Design and Implementation of a Scalable User Tag Production Platform
The article explains how a flexible, high‑performance user‑tagging system is built on a batch‑stream integrated architecture using big‑data technologies such as Impala, HDFS, and Flink to support both offline and real‑time label generation for precise marketing, product improvement, and operational analytics.
This article introduces the concept of user tags as dimensional descriptors of users that enable product optimization, precise marketing, and other business scenarios. It outlines the need for a flexible, comprehensive tag system and describes the challenges of coverage and practical adoption.
It then details the requirements of a tag production platform, emphasizing application‑driven tag construction, systematic organization of tags according to usage purpose, and three major tag categories: numeric aggregation tags, cohort (group) tags, and state‑transition tags.
The technical design is presented as a batch‑stream integrated architecture. The data flow starts from various SDKs, passes through ingestion, storage, and query layers, and is split into user‑behavior and user‑attribute tables. Offline batch jobs (using Impala + HDFS parquet) read these tables, apply SQL‑based tag rules, and generate daily tag tables.
To improve query performance, individual tag tables are periodically merged into a wide view, which is later materialized as a physical table. Bitmap (RoaringBitmap) techniques are used to accelerate cohort filtering.

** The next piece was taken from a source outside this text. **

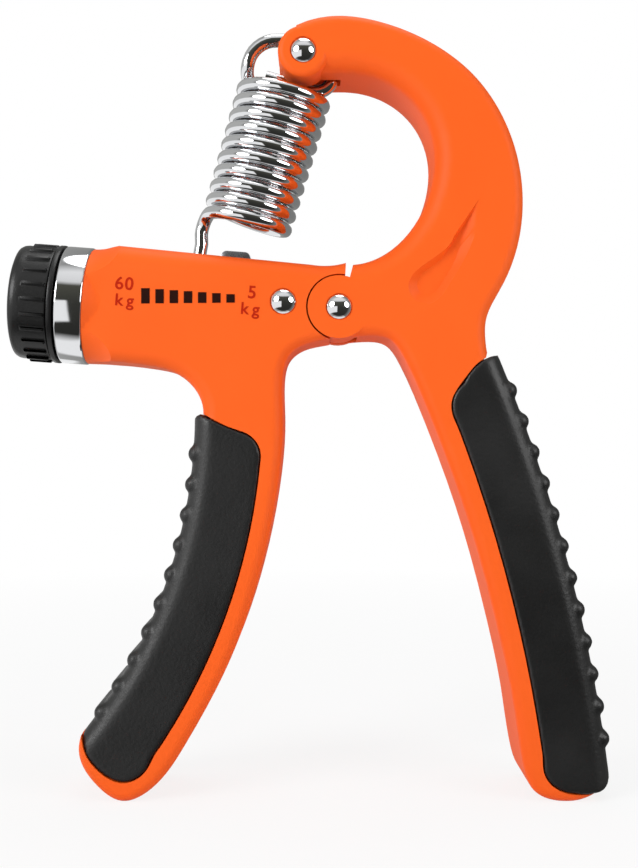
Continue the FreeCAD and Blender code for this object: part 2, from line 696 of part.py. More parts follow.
def make_carriage():
    half = CHANNEL_HALF - SIDE
    start = CARRIAGE_AT - CARRIAGE_LEN / 2
    end = start + CARRIAGE_LEN
    nut = block(start, end, half, CHANNEL_FLOOR + SIDE, NUT_TOP)
    ear_start = CARRIAGE_AT + EAR_SHIFT - EAR_LEN / 2
    ear = block(ear_start, ear_start + EAR_LEN, EAR_INSIDE + EAR_T, 0, EAR_TOP)
    ear = ear.makeFillet(EAR_ROUND, [
        e for e in ear.Edges
        if e.BoundBox.ZMin > EAR_TOP - 0.1 and e.BoundBox.YLength > 1
    ])
    body = nut.fuse(ear)
    body = body.cut([
        block(start - 1, end + 1, EAR_INSIDE, 0, 2 * EAR_TOP),
        shaft(SCREW_R + RUN, start - 1, end + 1),
        rod(HOOK_PIN, HOOK_PIN_R + FIXED, -HALF, HALF),
    ])
    return body.removeSplitter()


def make_hook_pin():
    return rod(HOOK_PIN, HOOK_PIN_R, -EAR_INSIDE - EAR_T, EAR_INSIDE + EAR_T)


# Hinge and spring fittings

def make_pivot_bush():
    return tube(PIVOT, HINGE_BUSH_R, SHANK_R + RUN, -TONGUE_HALF, TONGUE_HALF)


def make_pivot_washers():
    low = TONGUE_HALF + RUN
    front = tube(PIVOT, PIVOT_WASHER_R, SHANK_R + RUN, -low - WASHER_T, -low)
    return Part.makeCompound([front, front.mirror(Vector(0, 0, 0), Y_AXIS)])


def make_spring_sleeve():
    return tube(ANCHOR, SLEEVE_R, SHANK_R + RUN, -SLEEVE_HALF, SLEEVE_HALF)


def make_sleeve_spacers():
    low = SLEEVE_HALF + RUN
    front = tube(ANCHOR, SPACER_R, SHANK_R + RUN, -low - SPACER_T, -low)
    return Part.makeCompound([front, front.mirror(Vector(0, 0, 0), Y_AXIS)])


# The spring, in the coil's own directions: X to its right side, Z up its axis

def biarc(start, start_way, end, end_way):
    """Two arcs that leave start and reach end in the given directions."""
    start_way = Vector(start_way).normalize()
    end_way = Vector(end_way).normalize()
    gap = end - start
    both = start_way + end_way
    # Equal handles d, with |gap - d * both| = 2 d
    a = both.dot(both) - 4
    b = -2 * gap.dot(both)
    c = gap.dot(gap)
    if abs(a) < 1e-9:
        d = -c / b
    else:
        d = (-b - math.sqrt(b * b - 4 * a * c)) / (2 * a)
    knee_a = start + start_way * d
    knee_b = end - end_way * d
    joint = (knee_a + knee_b) * 0.5
    arcs = []
    for p, q, knee in ((start, joint, knee_a), (joint, end, knee_b)):
        chord_mid = (p + q) * 0.5
        to_knee = knee - chord_mid
        half_chord = (q - p).Length / 2
        if to_knee.Length < 1e-4 * half_chord:
            arcs.append(Part.makeLine(p, q))
            continue
        # The arc's middle lies on the line from the chord's middle to the knee
        lean = math.atan2(to_knee.Length, half_chord)
        top = chord_mid + to_knee.normalize() * (half_chord * math.tan(lean / 2))
        arcs.append(Part.Arc(p, top, q).toShape())
    return arcs


def on_coil(turn):
    """A point of the coil and its direction. The turn, in degrees, grows down the coil from its left."""
    u = math.radians(turn)
    pitch = 2 * WIRE_R + TURN_GAP
    front_top = pitch * (TURNS - 1) / 2
    height = front_top - pitch * (turn - FRONT) / FULL_TURN
    narrowing = (COIL_R_LOW - COIL_R_TOP) / (FULL_TURN * TURNS)
    radius = COIL_R_TOP + narrowing * turn
    point = Vector(-radius * math.cos(u), radius * math.sin(u), height)
    way = Vector(radius * math.sin(u), radius * math.cos(u), -pitch / (2 * math.pi))
    way += Vector(-math.cos(u), math.sin(u), 0) * math.degrees(narrowing)
    return point, way.normalize()


def spring_path():
    up, down = Z_AXIS, Z_AXIS * -1
    right, left = X_AXIS, X_AXIS * -1
    pull_top = COIL.inverse().multVec(at(ANCHOR))
    pull_low = COIL.inverse().multVec(at(arm_point(*HOOK_PIN)))
    bar = pull_top.z - SLEEVE_R - LOOP_GAP - WIRE_R
    crown = Vector(pull_top.x - 0.4, 0, pull_top.z + SLEEVE_R + LOOP_GAP + WIRE_R)
    corner = TOP_LOOP_CORNER_R
    side = COIL_R_TOP + 0.1
    foot = Vector(pull_low.x, 0, pull_low.z - HOOK_PIN_R - LOOP_GAP - WIRE_R)
    coil_top, coil_way = on_coil(LOOP_TURN)
    coil_end, end_way = on_coil(FULL_TURN * TURNS - LOOP_TURN)
    shoulder = Vector(-COIL_R_TOP - TOP_LOOP_OUT, 0, coil_top.z + 3.4)
    leg = Vector(-COIL_R_LOW - LOW_LOOP_OUT, 0, coil_end.z - 3.4)
    leg_way = Vector(0.06, 0, -1).normalize()
    low_left = foot + left * (LOW_LOOP_R + LOW_LOOP_OUT) + up * LOW_LOOP_R
    low_right = foot + (right + up) * LOW_LOOP_R

    path = [Part.makeLine(Vector(TOP_TIP, 0, bar), Vector(side - corner, 0, bar))]
    path += biarc(Vector(side - corner, 0, bar), right, Vector(side, 0, bar + corner), up)
    path += biarc(Vector(side, 0, bar + corner), up, crown, left)
    path += biarc(crown, left, shoulder, down)
    path += biarc(shoulder, down, coil_top, coil_way)
    steps = 4 * TURNS
    for i in range(steps):
        spots = [LOOP_TURN + (FULL_TURN * TURNS - 2 * LOOP_TURN) * k / steps for k in (i, i + 1)]
        (p, p_way), (q, q_way) = on_coil(spots[0]), on_coil(spots[1])
        path += biarc(p, p_way, q, q_way)
    path += biarc(coil_end, end_way, leg, leg_way)
    path += biarc(leg, leg_way, low_left, down)
    path += biarc(low_left, down, foot, right)
    path += biarc(foot, right, low_right, up)
    path.append(Part.makeLine(low_right, low_right + up * LOW_TIP))
    return path


def least_gap(path, step=0.3):
    """The least distance between the wire's own surfaces, away from neighbouring points."""
    spots = []
    run = 0.0
    for edge in path:
        count = max(2, int(edge.Length / step))
        for k in range(count):
            span = edge.LastParameter - edge.FirstParameter
            spots.append((run + edge.Length * k / count, edge.valueAt(edge.FirstParameter + span * k / count)))
        run += edge.Length
    near = 1e9
    for i, (run_a, a) in enumerate(spots):
        for run_b, b in spots[i + 1:]:
            if run_b - run_a > 5 * WIRE_R:
                near = min(near, (a.x - b.x) ** 2 + (a.y - b.y) ** 2 + (a.z - b.z) ** 2)
    return math.sqrt(near) - 2 * WIRE_R


def make_spring():
    path = spring_path()
    print("least gap of the spring to itself: %.3f mm" % least_gap(path))
    wire = Part.Wire(path)
    way = path[0].tangentAt(path[0].FirstParameter)
    start = Part.Wire(Part.makeCircle(WIRE_R, path[0].Vertexes[0].Point, way))
    tube_of = wire.makePipeShell([start], True, False)
    tube_of.Placement = COIL
    return tube_of


if __name__ == "__main__":
    os.makedirs("parts", exist_ok=True)
    left_handle, left_grip = make_left()
    right_handle, right_grip = make_right()
    nodes = {
        "left_handle": left_handle,
        "left_grip": left_grip,
        "right_handle": right_handle,
        "right_grip": right_grip,
        "chrome_ring": in_arm(make_chrome_ring()),
        "front_bush": in_arm(make_front_bush()),
        "end_block": in_arm(make_end_block()),
        "block_rivet": rivet(arm_point(*BLOCK_RIVET), HALF),
        "pivot_bush": make_pivot_bush(),
        "pivot_washers": make_pivot_washers(),
        "pivot_rivet": rivet(PIVOT, HALF),
        "top_rivet": rivet(ANCHOR, HALF),
        "knob": in_arm(make_knob()),
        "knob_cap": in_arm(make_knob_cap()),
        "knob_screw": in_arm(make_knob_screw()),
        "adjusting_screw": in_arm(make_adjusting_screw()),
        "retaining_clip": in_arm(make_retaining_clip()),
        "thrust_washer": in_arm(make_thrust_washer()),
        "spring_carriage": in_arm(make_carriage()),
        "hook_pin": in_arm(make_hook_pin()),
        "spring_sleeve": make_spring_sleeve(),
        "sleeve_spacers": make_sleeve_spacers(),
        "spring": make_spring(),
    }
    for name, shape in nodes.items():
        shape.translate(TO_ORIGIN)
        shape.exportStep("parts/%s.step" % name)
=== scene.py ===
import math

import bmesh
import bpy
from mathutils import Matrix, Vector


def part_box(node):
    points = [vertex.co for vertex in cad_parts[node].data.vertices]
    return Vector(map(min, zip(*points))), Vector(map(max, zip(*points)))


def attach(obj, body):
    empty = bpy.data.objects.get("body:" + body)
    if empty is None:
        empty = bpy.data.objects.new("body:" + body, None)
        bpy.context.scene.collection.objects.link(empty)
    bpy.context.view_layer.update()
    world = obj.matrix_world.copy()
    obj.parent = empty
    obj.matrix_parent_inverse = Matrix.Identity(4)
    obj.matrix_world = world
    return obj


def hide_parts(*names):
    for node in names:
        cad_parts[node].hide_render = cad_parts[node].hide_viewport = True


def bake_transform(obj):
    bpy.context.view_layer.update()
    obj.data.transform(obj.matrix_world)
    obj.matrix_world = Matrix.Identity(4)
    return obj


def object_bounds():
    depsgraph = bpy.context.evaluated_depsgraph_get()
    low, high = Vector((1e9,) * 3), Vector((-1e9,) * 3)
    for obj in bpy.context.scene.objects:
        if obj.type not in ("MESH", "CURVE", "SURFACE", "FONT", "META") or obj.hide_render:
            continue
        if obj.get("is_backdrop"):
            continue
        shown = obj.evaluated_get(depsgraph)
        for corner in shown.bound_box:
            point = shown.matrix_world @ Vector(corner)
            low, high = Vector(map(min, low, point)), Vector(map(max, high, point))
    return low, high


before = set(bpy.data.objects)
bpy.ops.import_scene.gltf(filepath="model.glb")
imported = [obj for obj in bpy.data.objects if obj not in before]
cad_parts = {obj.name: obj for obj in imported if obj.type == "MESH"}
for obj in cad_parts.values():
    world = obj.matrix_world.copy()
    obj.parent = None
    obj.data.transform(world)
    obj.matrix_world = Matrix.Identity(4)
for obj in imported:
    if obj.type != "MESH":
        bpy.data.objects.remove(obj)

cad_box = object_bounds()


# Camera
# The photograph is taken square on to the front, from about a quarter of a metre in front of the
# hinge's plane, level with the middle of the handles.

MM = 0.001
PHOTO_HIGH = 868                     # pixels
FOCAL_PIXELS = 1200.0
SENSOR = 36.0
CAMERA_AT = Vector((2.09, -246.0, 72.5))
camera = bpy.data.objects.new("camera", bpy.data.cameras.new("camera"))
bpy.context.scene.collection.objects.link(camera)
bpy.context.scene.camera = camera
camera.data.sensor_width = SENSOR
camera.data.lens = SENSOR * FOCAL_PIXELS / PHOTO_HIGH
camera.location = CAMERA_AT * MM
camera.rotation_euler = (math.radians(90), 0, 0)
camera.data.clip_start = 0.01
camera.data.clip_end = 20


# Floor, backdrop and lamps
# A pale studio: white paper under the object and white all round, one broad lamp at each side and one
# above. What shiny metal mirrors is a bright ceiling over a dim room, with one white card low at the left.

def tone(code):
    """Turns an sRGB hex value to the linear colour that a socket takes."""
    parts = [int(code[i:i + 2], 16) / 255 for i in (1, 3, 5)]
    return [p / 12.92 if p <= 0.04045 else ((p + 0.055) / 1.055) ** 2.4 for p in parts] + [1.0]


def add(tree, kind, settings=None, links=None):
    """Adds a node of a kind, sets its attributes and sockets, and links its inputs."""
    node = tree.nodes.new(kind)
    for key, value in (settings or {}).items():
        if isinstance(key, int) or key in node.inputs:
            node.inputs[key].default_value = value
        else:
            setattr(node, key, value)
    for key, source in (links or {}).items():
        tree.links.new(source, node.inputs[key])
    return node


def blank(name):
    """A new node material with nothing but its output."""
    material = bpy.data.materials.new(name)
    material.use_nodes = True
    material.node_tree.nodes.clear()
    return material, material.node_tree, material.node_tree.nodes.new("ShaderNodeOutputMaterial")


world = bpy.data.worlds.new("studio")
bpy.context.scene.world = world
world.use_nodes = True
tree = world.node_tree
tree.nodes.clear()
WORLD_STRENGTH = 0.18
way = add(tree, "ShaderNodeTexCoord")
axes = add(tree, "ShaderNodeSeparateXYZ", links={"Vector": way.outputs["Generated"]})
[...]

Real‑time tags are computed with Flink: a Flink job consumes Kafka event topics, maintains state machines, stores intermediate state in Flink state and KV stores, and outputs tag updates to a Kafka tag topic. Offline tag results are synchronized to KV for fast lookup.
The overall system combines batch efficiency with stream low‑latency, allowing both daily offline tag updates and second‑level real‑time tag changes, while supporting billions of users with scalable storage and computation.
Finally, the article summarizes that a successful tag platform must be application‑oriented, flexible in rule definition, and built on a stable data model, leveraging batch‑stream integration to meet diverse business needs.